The emotions she experiences from this incident –ANGER. SHAME. — wake up Carrie’s dormant telekinetic powers, and soon she can control pretty much any object at will.

Sue Snell feels so badly about how they treated Carrie in the shower (not to mention how they’ve been treating her for years) that she convinces her boyfriend to ask Carrie to the prom, unknowingly saving her own life by doing so. Tommy agrees, not only to make Sue happy, but because deep down, everyone knows that they’ve been mean to Carrie for no good reason for too long.
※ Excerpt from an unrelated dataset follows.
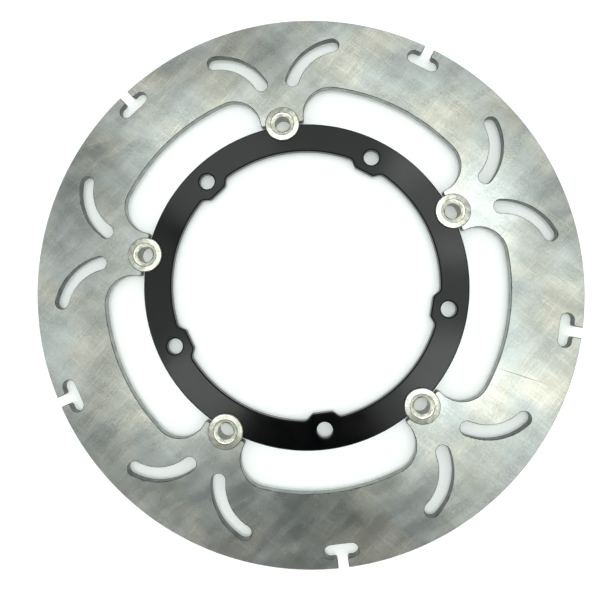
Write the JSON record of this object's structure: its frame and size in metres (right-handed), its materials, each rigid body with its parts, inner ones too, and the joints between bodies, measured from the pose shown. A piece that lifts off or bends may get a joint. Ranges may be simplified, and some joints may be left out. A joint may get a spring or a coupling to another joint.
{
  "type": "brake disc rotor",
  "caption": "Floating motorcycle front brake disc: slotted steel friction ring with rim notches, hung from a black aluminium carrier by hollow flanged bobbins.",
  "frame": {"origin": "on the spin axis, in the plane that the bobbins' back ends stand on when the disc lies front face up", "axes": "+Z along the spin axis, out of the front face; +Y through the first bobbin; +X completes the right-handed frame"},
  "size_m": [0.3, 0.3, 0.0109],
  "materials": {
    "ground_steel": "ground and lightly scratched satin steel",
    "black_anodised": "satin black anodised aluminium",
    "nickel": "turned, warm nickel-plated",
    "spring_steel": "bare spring steel",
    "zinc_plate": "zinc plated",
    "black_phosphate": "dark phosphated spring steel"
  },
  "bodies": {
    "carrier": {"carrier": "black_anodised"},
    "ring": {"friction_ring": "ground_steel"},
    "bobbin_1": {"bobbin_1": "nickel", "wave_washer_1": "spring_steel", "flat_washer_1": "zinc_plate", "retaining_ring_1": "black_phosphate"},
    "bobbin_2": {"bobbin_2": "nickel", "wave_washer_2": "spring_steel", "flat_washer_2": "zinc_plate", "retaining_ring_2": "black_phosphate"},
    "bobbin_3": {"bobbin_3": "nickel", "wave_washer_3": "spring_steel", "flat_washer_3": "zinc_plate", "retaining_ring_3": "black_phosphate"},
    "bobbin_4": {"bobbin_4": "nickel", "wave_washer_4": "spring_steel", "flat_washer_4": "zinc_plate", "retaining_ring_4": "black_phosphate"},
    "bobbin_5": {"bobbin_5": "nickel", "wave_washer_5": "spring_steel", "flat_washer_5": "zinc_plate", "retaining_ring_5": "black_phosphate"}
  },
  "joints": [
    {"name": "ring_float", "type": "slide", "parent": "carrier", "child": "ring", "axis": [0, 0, 1], "range_m": [-0.0002, 0.0002], "stiffness_N_per_m": 150000},
    {"name": "bobbin_1_spin", "type": "hinge", "parent": "carrier", "child": "bobbin_1", "pos_m": [0, 0.09025, 0.0068], "axis": [0, 0, 1], "continuous": true},
    {"name": "bobbin_2_spin", "type": "hinge", "parent": "carrier", "child": "bobbin_2", "pos_m": [-0.08583, 0.02789, 0.0068], "axis": [0, 0, 1], "continuous": true},
    {"name": "bobbin_3_spin", "type": "hinge", "parent": "carrier", "child": "bobbin_3", "pos_m": [-0.05305, -0.07301, 0.0068], "axis": [0, 0, 1], "continuous": true},
    {"name": "bobbin_4_spin", "type": "hinge", "parent": "carrier", "child": "bobbin_4", "pos_m": [0.05305, -0.07301, 0.0068], "axis": [0, 0, 1], "continuous": true},
    {"name": "bobbin_5_spin", "type": "hinge", "parent": "carrier", "child": "bobbin_5", "pos_m": [0.08583, 0.02789, 0.0068], "axis": [0, 0, 1], "continuous": true}
  ]
}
“But hardly anybody ever finds out that their actions really, actually, hurt other people! People don’t get better, they just get smarter. When you get smarter you don’t stop pulling the wings off flies, you just think of better reasons for doing it. Lots of kids say they feel sorry for Carrie White—mostly girls, and that’s a laugh—but I bet none of them understand what it’s like to be Carrie White, every second of every day. And they don’t really care.”

Everyone knows what happens at the prom. Pushed too far, Carrie releases all of her power at once, destroying everything and everyone in her path.
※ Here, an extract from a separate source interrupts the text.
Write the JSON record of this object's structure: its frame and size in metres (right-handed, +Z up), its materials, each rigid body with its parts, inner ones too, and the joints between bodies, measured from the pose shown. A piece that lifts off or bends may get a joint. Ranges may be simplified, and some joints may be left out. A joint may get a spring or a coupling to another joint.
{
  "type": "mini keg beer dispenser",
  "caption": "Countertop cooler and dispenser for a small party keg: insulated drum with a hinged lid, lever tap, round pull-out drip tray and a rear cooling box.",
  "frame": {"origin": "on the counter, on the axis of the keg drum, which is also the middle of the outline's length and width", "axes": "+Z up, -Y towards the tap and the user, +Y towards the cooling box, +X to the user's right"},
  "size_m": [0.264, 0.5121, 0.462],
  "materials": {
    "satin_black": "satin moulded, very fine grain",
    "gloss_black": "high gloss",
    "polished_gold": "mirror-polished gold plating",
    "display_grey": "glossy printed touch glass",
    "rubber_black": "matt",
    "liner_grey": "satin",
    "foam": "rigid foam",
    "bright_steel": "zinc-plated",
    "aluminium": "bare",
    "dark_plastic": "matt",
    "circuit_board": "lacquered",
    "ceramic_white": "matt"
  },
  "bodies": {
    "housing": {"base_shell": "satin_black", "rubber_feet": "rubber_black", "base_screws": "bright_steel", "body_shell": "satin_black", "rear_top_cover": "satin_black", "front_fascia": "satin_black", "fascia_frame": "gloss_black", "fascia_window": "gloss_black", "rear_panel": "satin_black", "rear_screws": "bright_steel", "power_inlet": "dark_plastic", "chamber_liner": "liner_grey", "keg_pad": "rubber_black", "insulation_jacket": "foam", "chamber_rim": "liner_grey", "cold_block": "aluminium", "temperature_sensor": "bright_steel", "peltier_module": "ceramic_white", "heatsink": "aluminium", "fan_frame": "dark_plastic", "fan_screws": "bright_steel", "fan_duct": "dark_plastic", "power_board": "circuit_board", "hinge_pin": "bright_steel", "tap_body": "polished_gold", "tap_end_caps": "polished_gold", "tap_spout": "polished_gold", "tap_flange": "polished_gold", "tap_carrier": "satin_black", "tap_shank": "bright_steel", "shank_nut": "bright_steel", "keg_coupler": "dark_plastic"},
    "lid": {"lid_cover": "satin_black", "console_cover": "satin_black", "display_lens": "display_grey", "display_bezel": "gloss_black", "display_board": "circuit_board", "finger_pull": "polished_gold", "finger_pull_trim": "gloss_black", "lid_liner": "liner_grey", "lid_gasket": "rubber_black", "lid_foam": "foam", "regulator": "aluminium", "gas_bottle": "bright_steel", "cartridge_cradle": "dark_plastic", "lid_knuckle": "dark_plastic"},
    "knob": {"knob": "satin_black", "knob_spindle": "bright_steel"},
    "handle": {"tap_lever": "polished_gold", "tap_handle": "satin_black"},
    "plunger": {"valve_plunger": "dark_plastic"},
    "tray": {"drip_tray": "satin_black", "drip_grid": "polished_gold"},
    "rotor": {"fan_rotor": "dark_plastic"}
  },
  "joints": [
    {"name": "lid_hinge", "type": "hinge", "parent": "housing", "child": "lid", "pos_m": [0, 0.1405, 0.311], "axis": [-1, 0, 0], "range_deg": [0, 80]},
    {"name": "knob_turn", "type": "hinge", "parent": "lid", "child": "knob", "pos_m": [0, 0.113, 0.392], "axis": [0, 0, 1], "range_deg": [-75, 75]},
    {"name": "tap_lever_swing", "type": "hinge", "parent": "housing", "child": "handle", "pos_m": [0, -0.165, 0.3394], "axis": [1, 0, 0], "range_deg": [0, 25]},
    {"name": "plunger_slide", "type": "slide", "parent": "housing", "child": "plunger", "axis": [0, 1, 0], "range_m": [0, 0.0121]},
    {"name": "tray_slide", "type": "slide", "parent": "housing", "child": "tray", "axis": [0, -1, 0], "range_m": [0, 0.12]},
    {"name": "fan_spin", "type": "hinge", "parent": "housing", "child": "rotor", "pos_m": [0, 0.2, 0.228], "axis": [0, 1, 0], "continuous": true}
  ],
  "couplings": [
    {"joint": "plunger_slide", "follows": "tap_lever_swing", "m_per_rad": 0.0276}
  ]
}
I think the most amazing thing about Carrie is that even though everyone (honestly, even if you haven’t read the book or seen the movie, you still know) knows what happens, every single thing that happens fills you with dread. When the book starts, we know that Carrie and hundreds of others from her small Maine town are dead.  But the devil’s in the details here – everything we find out about Carrie, her mother, and the kids at school, ratchets up the uncomfortable feeling that this is going to end way worse than we though. The whole thing is pretty impressive for a first time novelist who supposedly threw his first draft in the trash. Thanks to Tabitha King for taking out of the garbage and making Uncle Stevie take another look at it.

Carrie appears on the ALA list of 100 Most Challenged books 1990-1999.